_Data block_
>> begin
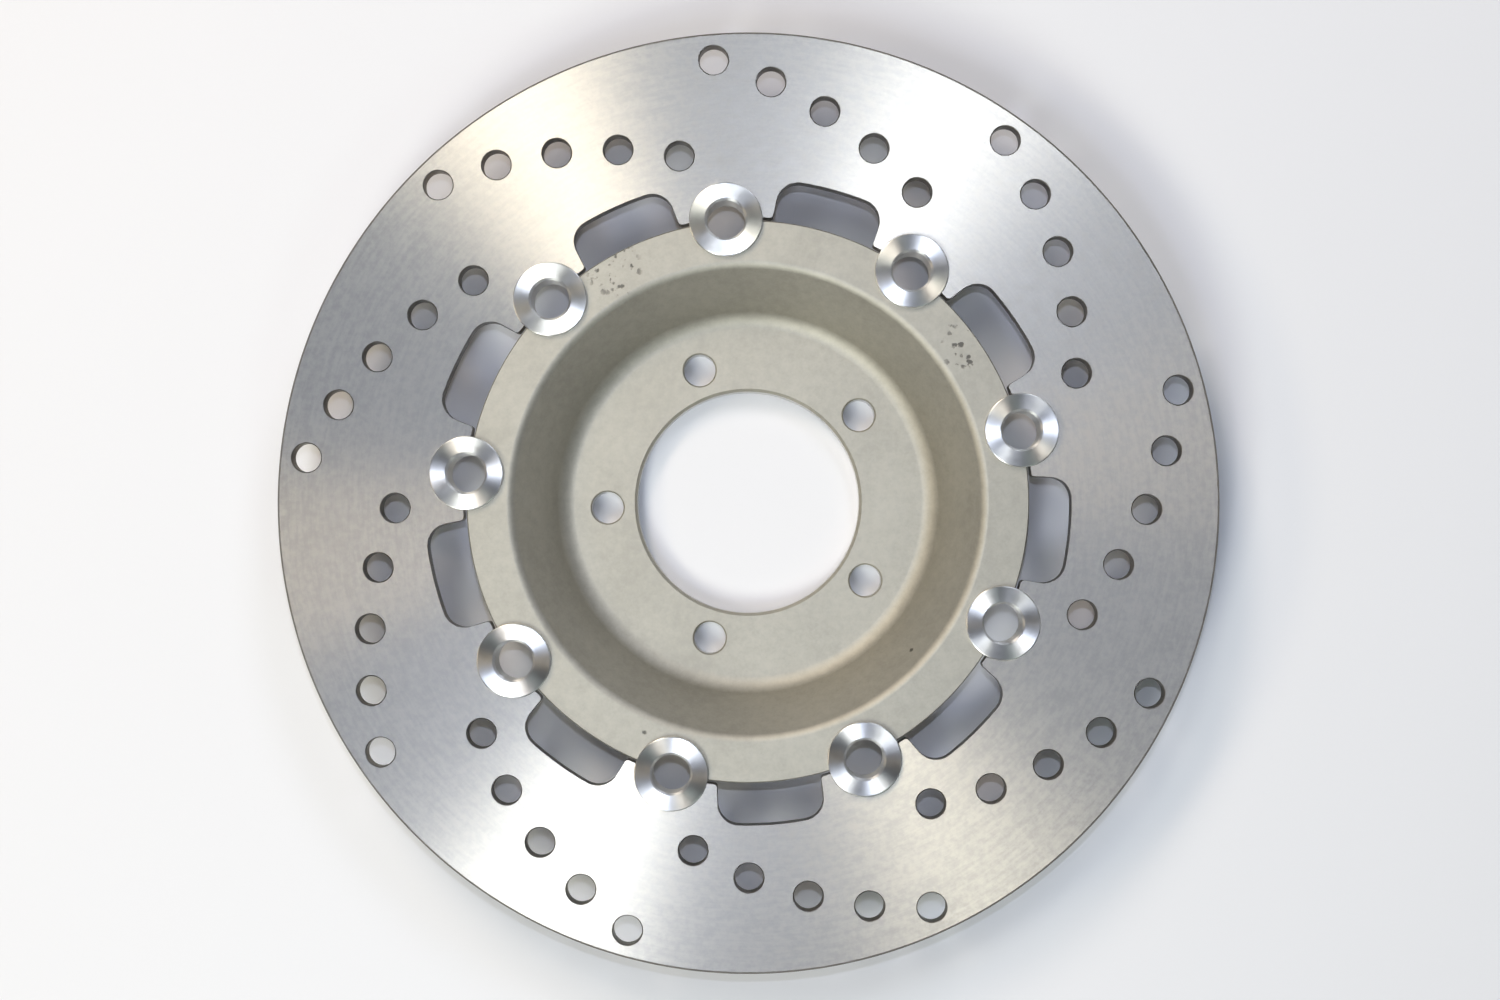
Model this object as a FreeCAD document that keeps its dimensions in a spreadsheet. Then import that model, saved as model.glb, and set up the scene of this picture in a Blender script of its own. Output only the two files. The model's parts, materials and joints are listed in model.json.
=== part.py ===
"""Floating brake disc: a ground steel ring hung on a dished aluminium carrier by nine drive buttons.

The origin is the centre of the carrier's hub face. +Z runs along the wheel axle, out of the dish's mouth.
All sizes are millimetres and degrees.
"""

import FreeCAD, Part
import math
import os
import Sketcher

# Every driving dimension: name, value, what it is.
DIMENSIONS = [
    ("button_count", 9, "drive buttons, and so lugs and windows, around the disc"),
    ("first_button_angle", 94.4, "direction of drive button 1, counterclockwise from +X"),
    ("front_height", 25.0, "hub face to the front face that ring and carrier share"),
    ("ring_outer_radius", 130.0, "outer edge of the brake ring"),
    ("ring_thickness", 5.0, "brake ring, new"),
    ("ring_edge_chamfer", 0.6, "outer edge of the brake ring"),
    ("lug_tip_radius", 78.45, "inner end of the ring's lugs"),
    ("lug_tip_round", 1.0, "corners of a lug's inner end"),
    ("window_outer_radius", 89.2, "outer side of a window between two lugs"),
    ("window_outer_width", 29.7, "window width at its outer side"),
    ("window_mouth_radius", 72.0, "where the window's outline closes, inside the ring's bore"),
    ("window_mouth_width", 28.0, "window width at that radius"),
    ("window_corner_round", 6.0, "outer corners of a window"),
    ("vent_count", 5, "vent holes in one row"),
    ("vent_radius", 4.0, "vent hole"),
    ("vent_first_radius", 122.5, "outermost vent of a row, from the axis"),
    ("vent_radial_step", 6.3, "each next vent is this much nearer the axis"),
    ("vent_pitch", 17.05, "centre to centre along a row"),
    ("edge_break", 0.3, "small chamfer on the ring's vents and the carrier's rim"),
    ("button_pitch_radius", 77.95, "drive buttons, from the axis"),
    ("notch_radius", 7.55, "half-round notches that hold a button's shank"),
    ("shank_radius", 7.5, "button's shank"),
    ("button_bore_radius", 5.3, "hole through the button"),
    ("bore_chamfer", 0.6, "mouth of the button's bore, in the flange"),
    ("flange_radius", 10.2, "button's flange, on the front"),
    ("flange_thickness", 1.4, "button's flange"),
    ("flange_chamfer", 0.3, "rim of the flange"),
    ("groove_depth", 0.5, "clip groove in the shank"),
    ("groove_width", 1.1, "clip groove in the shank"),
    ("shank_tail", 1.2, "shank behind the clip groove"),
    ("shank_chamfer", 0.4, "back end of the shank"),
    ("wave_room", 1.0, "ring's back to the flat washer, which the wave washer fills"),
    ("wave_strip", 0.4, "strip that the wave washer is pressed from"),
    ("wave_count", 3, "crests around the wave washer"),
    ("wave_clearance", 0.02, "clear of both neighbours at a crest"),
    ("washer_inner_radius", 7.65, "flat and wave washers"),
    ("washer_outer_radius", 9.5, "flat and wave washers"),
    ("flat_washer_thickness", 0.8, "flat washer"),
    ("clip_thickness", 1.0, "retaining clip"),
    ("clip_inner_radius", 7.05, "retaining clip"),
    ("clip_outer_radius", 9.0, "retaining clip"),
    ("clip_gap", 3.2, "opening of the retaining clip"),
    ("ear_radius", 1.55, "plier ears of the retaining clip"),
    ("ear_reach", 8.7, "ear from the clip's centre, along the gap"),
    ("ear_spread", 3.2, "ear from the middle of the gap"),
    ("ear_hole_radius", 0.8, "plier hole in an ear"),
    ("rim_radius", 77.6, "outer edge of the carrier"),
    ("rim_thickness", 5.0, "carrier rim"),
    ("mouth_radius", 65.1, "corner of rim and dish wall, before it is rounded"),
    ("mouth_round", 3.0, "rounding of the dish's mouth"),
    ("floor_radius", 52.3, "corner of dish wall and floor, before its fillet"),
    ("floor_fillet", 6.0, "fillet between dish wall and floor"),
    ("floor_thickness", 7.0, "hub flange at the bottom of the dish"),
    ("wall_width", 5.15, "dish wall, measured level"),
    ("back_fillet", 2.5, "dish wall to the back of the rim"),
    ("pad_round", 1.5, "outer edge of the hub face"),
    ("hub_bore_radius", 31.5, "spigot bore"),
    ("hub_bore_chamfer", 0.8, "both ends of the spigot bore"),
    ("bolt_count", 5, "hub bolts"),
    ("bolt_circle_radius", 40.0, "hub bolts, from the axis"),
    ("bolt_hole_radius", 4.5, "clearance hole for an M8 bolt"),
    ("bolt_hole_chamfer", 0.4, "front end of a bolt hole"),
    ("first_bolt_angle", 110.2, "direction of bolt hole 1, counterclockwise from +X"),
]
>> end
_Your goal_
Output the listing above word for word.

_Solved exercise_
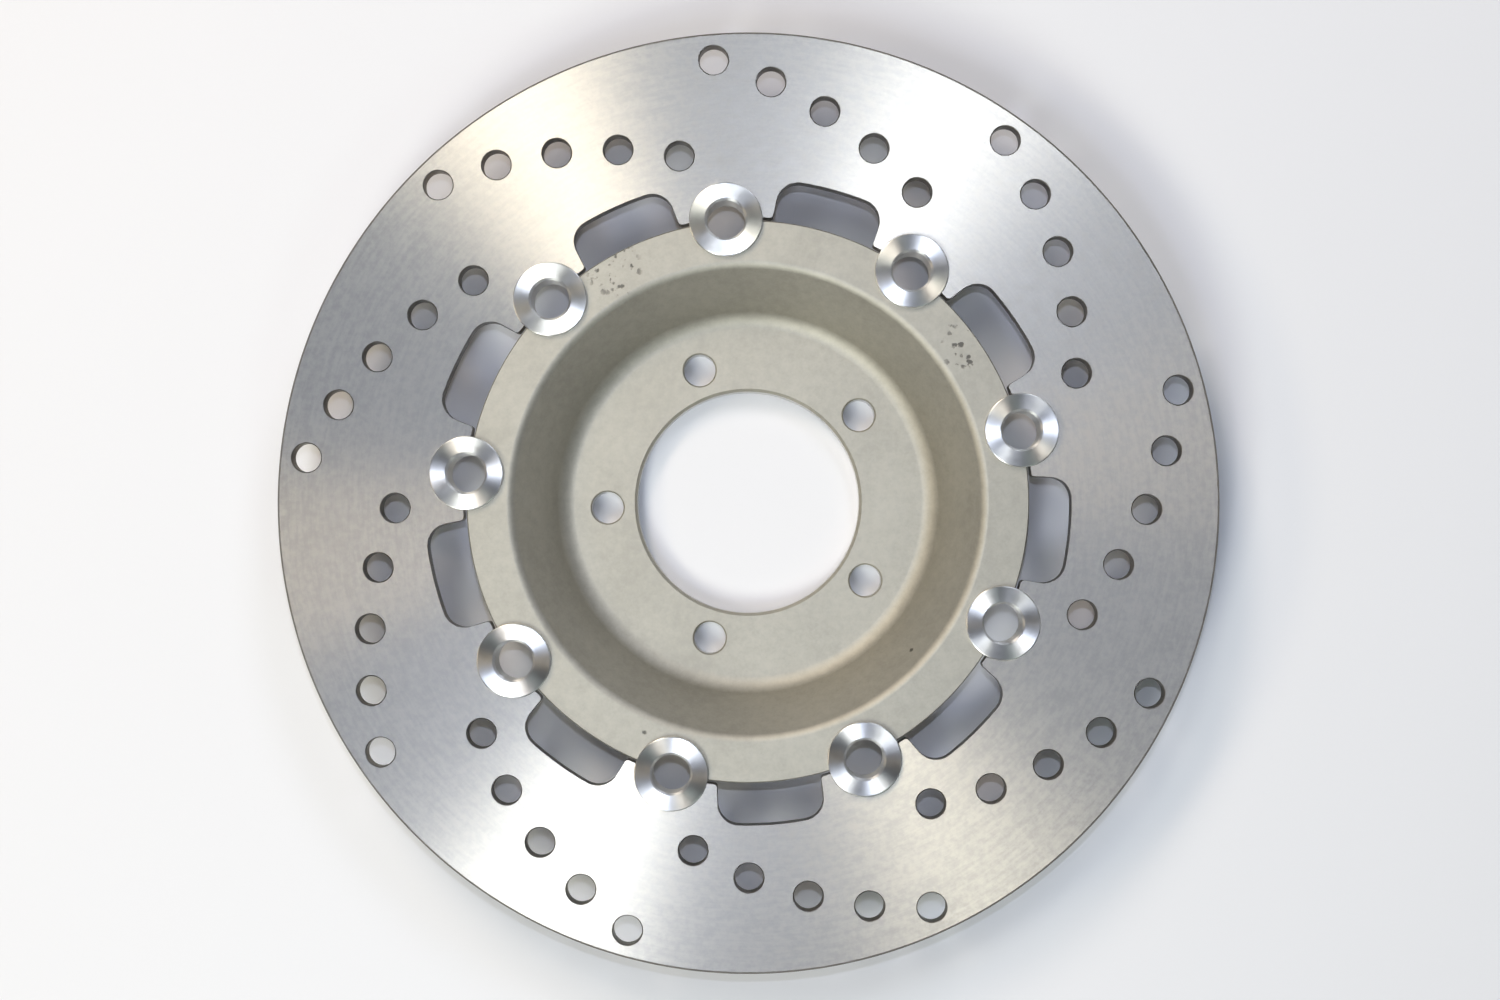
Model this object as a FreeCAD document that keeps its dimensions in a spreadsheet. Then import that model, saved as model.glb, and set up the scene of this picture in a Blender script of its own. Output only the two files. The model's parts, materials and joints are listed in model.json.
=== part.py ===
"""Floating brake disc: a ground steel ring hung on a dished aluminium carrier by nine drive buttons.

The origin is the centre of the carrier's hub face. +Z runs along the wheel axle, out of the dish's mouth.
All sizes are millimetres and degrees.
"""

import FreeCAD, Part
import math
import os
import Sketcher

# Every driving dimension: name, value, what it is.
DIMENSIONS = [
    ("button_count", 9, "drive buttons, and so lugs and windows, around the disc"),
    ("first_button_angle", 94.4, "direction of drive button 1, counterclockwise from +X"),
    ("front_height", 25.0, "hub face to the front face that ring and carrier share"),
    ("ring_outer_radius", 130.0, "outer edge of the brake ring"),
    ("ring_thickness", 5.0, "brake ring, new"),
    ("ring_edge_chamfer", 0.6, "outer edge of the brake ring"),
    ("lug_tip_radius", 78.45, "inner end of the ring's lugs"),
    ("lug_tip_round", 1.0, "corners of a lug's inner end"),
    ("window_outer_radius", 89.2, "outer side of a window between two lugs"),
    ("window_outer_width", 29.7, "window width at its outer side"),
    ("window_mouth_radius", 72.0, "where the window's outline closes, inside the ring's bore"),
    ("window_mouth_width", 28.0, "window width at that radius"),
    ("window_corner_round", 6.0, "outer corners of a window"),
    ("vent_count", 5, "vent holes in one row"),
    ("vent_radius", 4.0, "vent hole"),
    ("vent_first_radius", 122.5, "outermost vent of a row, from the axis"),
    ("vent_radial_step", 6.3, "each next vent is this much nearer the axis"),
    ("vent_pitch", 17.05, "centre to centre along a row"),
    ("edge_break", 0.3, "small chamfer on the ring's vents and the carrier's rim"),
    ("button_pitch_radius", 77.95, "drive buttons, from the axis"),
    ("notch_radius", 7.55, "half-round notches that hold a button's shank"),
    ("shank_radius", 7.5, "button's shank"),
    ("button_bore_radius", 5.3, "hole through the button"),
    ("bore_chamfer", 0.6, "mouth of the button's bore, in the flange"),
    ("flange_radius", 10.2, "button's flange, on the front"),
    ("flange_thickness", 1.4, "button's flange"),
    ("flange_chamfer", 0.3, "rim of the flange"),
    ("groove_depth", 0.5, "clip groove in the shank"),
    ("groove_width", 1.1, "clip groove in the shank"),
    ("shank_tail", 1.2, "shank behind the clip groove"),
    ("shank_chamfer", 0.4, "back end of the shank"),
    ("wave_room", 1.0, "ring's back to the flat washer, which the wave washer fills"),
    ("wave_strip", 0.4, "strip that the wave washer is pressed from"),
    ("wave_count", 3, "crests around the wave washer"),
    ("wave_clearance", 0.02, "clear of both neighbours at a crest"),
    ("washer_inner_radius", 7.65, "flat and wave washers"),
    ("washer_outer_radius", 9.5, "flat and wave washers"),
    ("flat_washer_thickness", 0.8, "flat washer"),
    ("clip_thickness", 1.0, "retaining clip"),
    ("clip_inner_radius", 7.05, "retaining clip"),
    ("clip_outer_radius", 9.0, "retaining clip"),
    ("clip_gap", 3.2, "opening of the retaining clip"),
    ("ear_radius", 1.55, "plier ears of the retaining clip"),
    ("ear_reach", 8.7, "ear from the clip's centre, along the gap"),
    ("ear_spread", 3.2, "ear from the middle of the gap"),
    ("ear_hole_radius", 0.8, "plier hole in an ear"),
    ("rim_radius", 77.6, "outer edge of the carrier"),
    ("rim_thickness", 5.0, "carrier rim"),
    ("mouth_radius", 65.1, "corner of rim and dish wall, before it is rounded"),
    ("mouth_round", 3.0, "rounding of the dish's mouth"),
    ("floor_radius", 52.3, "corner of dish wall and floor, before its fillet"),
    ("floor_fillet", 6.0, "fillet between dish wall and floor"),
    ("floor_thickness", 7.0, "hub flange at the bottom of the dish"),
    ("wall_width", 5.15, "dish wall, measured level"),
    ("back_fillet", 2.5, "dish wall to the back of the rim"),
    ("pad_round", 1.5, "outer edge of the hub face"),
    ("hub_bore_radius", 31.5, "spigot bore"),
    ("hub_bore_chamfer", 0.8, "both ends of the spigot bore"),
    ("bolt_count", 5, "hub bolts"),
    ("bolt_circle_radius", 40.0, "hub bolts, from the axis"),
    ("bolt_hole_radius", 4.5, "clearance hole for an M8 bolt"),
    ("bolt_hole_chamfer", 0.4, "front end of a bolt hole"),
    ("first_bolt_angle", 110.2, "direction of bolt hole 1, counterclockwise from +X"),
]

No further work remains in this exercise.